TASK TO COMPLETE — Output the data below in full, byte for byte. Nothing may differ.

DATA BLOCK —

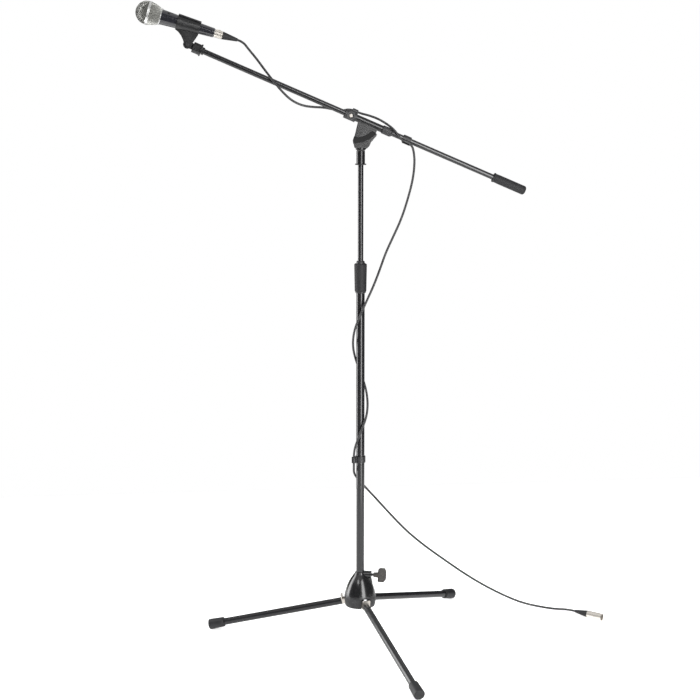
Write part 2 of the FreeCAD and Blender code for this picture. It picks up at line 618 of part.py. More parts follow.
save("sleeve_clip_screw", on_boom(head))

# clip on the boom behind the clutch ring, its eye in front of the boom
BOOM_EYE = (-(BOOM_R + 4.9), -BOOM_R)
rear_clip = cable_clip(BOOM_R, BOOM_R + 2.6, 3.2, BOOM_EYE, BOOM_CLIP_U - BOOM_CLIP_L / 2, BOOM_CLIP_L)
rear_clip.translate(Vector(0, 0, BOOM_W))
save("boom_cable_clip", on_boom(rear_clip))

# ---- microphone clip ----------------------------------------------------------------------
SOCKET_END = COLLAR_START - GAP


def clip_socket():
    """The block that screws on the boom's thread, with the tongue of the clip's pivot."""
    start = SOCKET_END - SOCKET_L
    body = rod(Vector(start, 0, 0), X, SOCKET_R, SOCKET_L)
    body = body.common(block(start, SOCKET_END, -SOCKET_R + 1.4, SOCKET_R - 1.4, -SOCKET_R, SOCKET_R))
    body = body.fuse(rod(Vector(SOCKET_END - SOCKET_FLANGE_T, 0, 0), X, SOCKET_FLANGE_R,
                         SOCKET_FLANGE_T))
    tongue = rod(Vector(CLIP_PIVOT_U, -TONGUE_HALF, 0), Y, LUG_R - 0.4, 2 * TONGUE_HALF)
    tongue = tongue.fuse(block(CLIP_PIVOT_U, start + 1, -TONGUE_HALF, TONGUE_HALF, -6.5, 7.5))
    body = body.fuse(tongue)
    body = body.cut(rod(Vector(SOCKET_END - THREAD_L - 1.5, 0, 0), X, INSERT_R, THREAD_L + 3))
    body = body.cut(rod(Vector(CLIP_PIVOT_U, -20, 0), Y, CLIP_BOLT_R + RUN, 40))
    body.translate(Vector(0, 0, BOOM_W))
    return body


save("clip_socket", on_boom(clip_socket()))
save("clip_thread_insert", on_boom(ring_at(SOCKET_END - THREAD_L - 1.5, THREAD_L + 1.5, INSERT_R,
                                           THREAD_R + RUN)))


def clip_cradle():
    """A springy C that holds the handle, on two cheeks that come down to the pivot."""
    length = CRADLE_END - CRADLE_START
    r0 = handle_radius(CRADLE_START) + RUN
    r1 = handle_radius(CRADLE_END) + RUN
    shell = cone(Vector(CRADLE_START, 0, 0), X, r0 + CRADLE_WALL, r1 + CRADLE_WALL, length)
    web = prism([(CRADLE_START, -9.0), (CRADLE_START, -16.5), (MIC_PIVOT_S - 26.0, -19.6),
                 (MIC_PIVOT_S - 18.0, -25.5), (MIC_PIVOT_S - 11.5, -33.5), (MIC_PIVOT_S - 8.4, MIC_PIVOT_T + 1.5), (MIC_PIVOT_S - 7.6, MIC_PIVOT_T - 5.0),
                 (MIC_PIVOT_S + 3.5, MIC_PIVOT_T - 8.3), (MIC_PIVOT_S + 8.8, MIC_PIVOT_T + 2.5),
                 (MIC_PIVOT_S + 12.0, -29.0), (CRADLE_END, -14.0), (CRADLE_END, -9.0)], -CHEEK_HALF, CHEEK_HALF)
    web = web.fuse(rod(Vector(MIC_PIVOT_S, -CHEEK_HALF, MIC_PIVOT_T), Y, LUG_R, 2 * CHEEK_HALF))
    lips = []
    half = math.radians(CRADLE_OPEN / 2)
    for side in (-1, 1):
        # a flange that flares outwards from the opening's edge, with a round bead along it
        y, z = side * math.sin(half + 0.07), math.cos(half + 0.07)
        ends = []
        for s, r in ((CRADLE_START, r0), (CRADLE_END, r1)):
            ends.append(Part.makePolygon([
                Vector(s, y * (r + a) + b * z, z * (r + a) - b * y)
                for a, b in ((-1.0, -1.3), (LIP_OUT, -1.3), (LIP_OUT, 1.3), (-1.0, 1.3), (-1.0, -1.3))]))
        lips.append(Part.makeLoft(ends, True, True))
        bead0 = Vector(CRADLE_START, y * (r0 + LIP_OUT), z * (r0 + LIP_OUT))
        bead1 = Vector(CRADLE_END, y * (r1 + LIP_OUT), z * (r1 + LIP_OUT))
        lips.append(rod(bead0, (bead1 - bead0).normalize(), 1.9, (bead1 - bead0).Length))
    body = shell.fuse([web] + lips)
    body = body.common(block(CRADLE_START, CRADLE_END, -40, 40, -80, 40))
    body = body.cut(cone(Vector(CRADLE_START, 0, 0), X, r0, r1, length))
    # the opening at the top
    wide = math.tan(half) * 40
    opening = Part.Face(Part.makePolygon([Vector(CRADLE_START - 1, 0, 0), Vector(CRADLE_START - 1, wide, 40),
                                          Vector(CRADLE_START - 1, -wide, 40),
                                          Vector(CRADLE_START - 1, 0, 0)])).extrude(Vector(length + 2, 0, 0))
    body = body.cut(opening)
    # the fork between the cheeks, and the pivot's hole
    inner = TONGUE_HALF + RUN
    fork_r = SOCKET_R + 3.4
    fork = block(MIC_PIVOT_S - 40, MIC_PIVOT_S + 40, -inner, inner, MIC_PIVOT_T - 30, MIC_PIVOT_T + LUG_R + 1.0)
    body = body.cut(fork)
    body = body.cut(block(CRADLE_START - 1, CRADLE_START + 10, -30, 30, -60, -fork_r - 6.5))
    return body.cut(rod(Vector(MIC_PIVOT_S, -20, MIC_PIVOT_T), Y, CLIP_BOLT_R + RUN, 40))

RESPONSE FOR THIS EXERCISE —
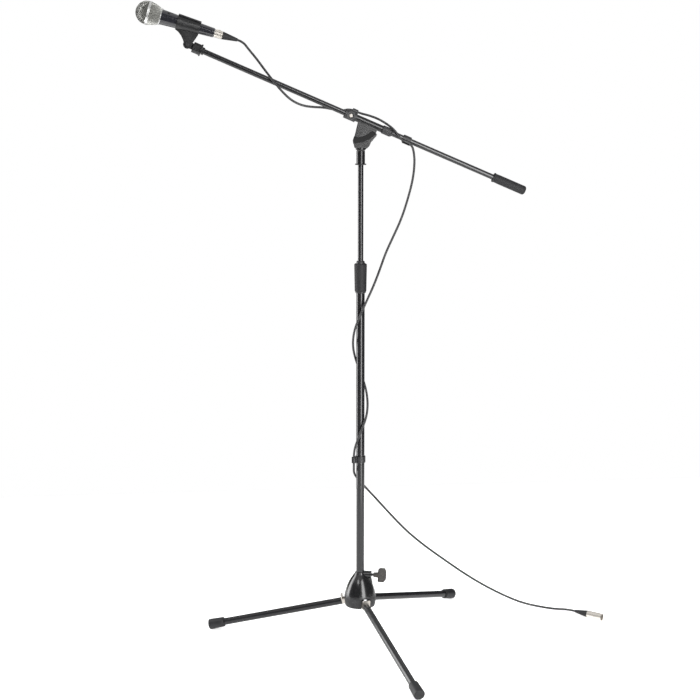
Write part 2 of the FreeCAD and Blender code for this picture. It picks up at line 618 of part.py. More parts follow.
save("sleeve_clip_screw", on_boom(head))

# clip on the boom behind the clutch ring, its eye in front of the boom
BOOM_EYE = (-(BOOM_R + 4.9), -BOOM_R)
rear_clip = cable_clip(BOOM_R, BOOM_R + 2.6, 3.2, BOOM_EYE, BOOM_CLIP_U - BOOM_CLIP_L / 2, BOOM_CLIP_L)
rear_clip.translate(Vector(0, 0, BOOM_W))
save("boom_cable_clip", on_boom(rear_clip))

# ---- microphone clip ----------------------------------------------------------------------
SOCKET_END = COLLAR_START - GAP


def clip_socket():
    """The block that screws on the boom's thread, with the tongue of the clip's pivot."""
    start = SOCKET_END - SOCKET_L
    body = rod(Vector(start, 0, 0), X, SOCKET_R, SOCKET_L)
    body = body.common(block(start, SOCKET_END, -SOCKET_R + 1.4, SOCKET_R - 1.4, -SOCKET_R, SOCKET_R))
    body = body.fuse(rod(Vector(SOCKET_END - SOCKET_FLANGE_T, 0, 0), X, SOCKET_FLANGE_R,
                         SOCKET_FLANGE_T))
    tongue = rod(Vector(CLIP_PIVOT_U, -TONGUE_HALF, 0), Y, LUG_R - 0.4, 2 * TONGUE_HALF)
    tongue = tongue.fuse(block(CLIP_PIVOT_U, start + 1, -TONGUE_HALF, TONGUE_HALF, -6.5, 7.5))
    body = body.fuse(tongue)
    body = body.cut(rod(Vector(SOCKET_END - THREAD_L - 1.5, 0, 0), X, INSERT_R, THREAD_L + 3))
    body = body.cut(rod(Vector(CLIP_PIVOT_U, -20, 0), Y, CLIP_BOLT_R + RUN, 40))
    body.translate(Vector(0, 0, BOOM_W))
    return body


save("clip_socket", on_boom(clip_socket()))
save("clip_thread_insert", on_boom(ring_at(SOCKET_END - THREAD_L - 1.5, THREAD_L + 1.5, INSERT_R,
                                           THREAD_R + RUN)))


def clip_cradle():
    """A springy C that holds the handle, on two cheeks that come down to the pivot."""
    length = CRADLE_END - CRADLE_START
    r0 = handle_radius(CRADLE_START) + RUN
    r1 = handle_radius(CRADLE_END) + RUN
    shell = cone(Vector(CRADLE_START, 0, 0), X, r0 + CRADLE_WALL, r1 + CRADLE_WALL, length)
    web = prism([(CRADLE_START, -9.0), (CRADLE_START, -16.5), (MIC_PIVOT_S - 26.0, -19.6),
                 (MIC_PIVOT_S - 18.0, -25.5), (MIC_PIVOT_S - 11.5, -33.5), (MIC_PIVOT_S - 8.4, MIC_PIVOT_T + 1.5), (MIC_PIVOT_S - 7.6, MIC_PIVOT_T - 5.0),
                 (MIC_PIVOT_S + 3.5, MIC_PIVOT_T - 8.3), (MIC_PIVOT_S + 8.8, MIC_PIVOT_T + 2.5),
                 (MIC_PIVOT_S + 12.0, -29.0), (CRADLE_END, -14.0), (CRADLE_END, -9.0)], -CHEEK_HALF, CHEEK_HALF)
    web = web.fuse(rod(Vector(MIC_PIVOT_S, -CHEEK_HALF, MIC_PIVOT_T), Y, LUG_R, 2 * CHEEK_HALF))
    lips = []
    half = math.radians(CRADLE_OPEN / 2)
    for side in (-1, 1):
        # a flange that flares outwards from the opening's edge, with a round bead along it
        y, z = side * math.sin(half + 0.07), math.cos(half + 0.07)
        ends = []
        for s, r in ((CRADLE_START, r0), (CRADLE_END, r1)):
            ends.append(Part.makePolygon([
                Vector(s, y * (r + a) + b * z, z * (r + a) - b * y)
                for a, b in ((-1.0, -1.3), (LIP_OUT, -1.3), (LIP_OUT, 1.3), (-1.0, 1.3), (-1.0, -1.3))]))
        lips.append(Part.makeLoft(ends, True, True))
        bead0 = Vector(CRADLE_START, y * (r0 + LIP_OUT), z * (r0 + LIP_OUT))
        bead1 = Vector(CRADLE_END, y * (r1 + LIP_OUT), z * (r1 + LIP_OUT))
        lips.append(rod(bead0, (bead1 - bead0).normalize(), 1.9, (bead1 - bead0).Length))
    body = shell.fuse([web] + lips)
    body = body.common(block(CRADLE_START, CRADLE_END, -40, 40, -80, 40))
    body = body.cut(cone(Vector(CRADLE_START, 0, 0), X, r0, r1, length))
    # the opening at the top
    wide = math.tan(half) * 40
    opening = Part.Face(Part.makePolygon([Vector(CRADLE_START - 1, 0, 0), Vector(CRADLE_START - 1, wide, 40),
                                          Vector(CRADLE_START - 1, -wide, 40),
                                          Vector(CRADLE_START - 1, 0, 0)])).extrude(Vector(length + 2, 0, 0))
    body = body.cut(opening)
    # the fork between the cheeks, and the pivot's hole
    inner = TONGUE_HALF + RUN
    fork_r = SOCKET_R + 3.4
    fork = block(MIC_PIVOT_S - 40, MIC_PIVOT_S + 40, -inner, inner, MIC_PIVOT_T - 30, MIC_PIVOT_T + LUG_R + 1.0)
    body = body.cut(fork)
    body = body.cut(block(CRADLE_START - 1, CRADLE_START + 10, -30, 30, -60, -fork_r - 6.5))
    return body.cut(rod(Vector(MIC_PIVOT_S, -20, MIC_PIVOT_T), Y, CLIP_BOLT_R + RUN, 40))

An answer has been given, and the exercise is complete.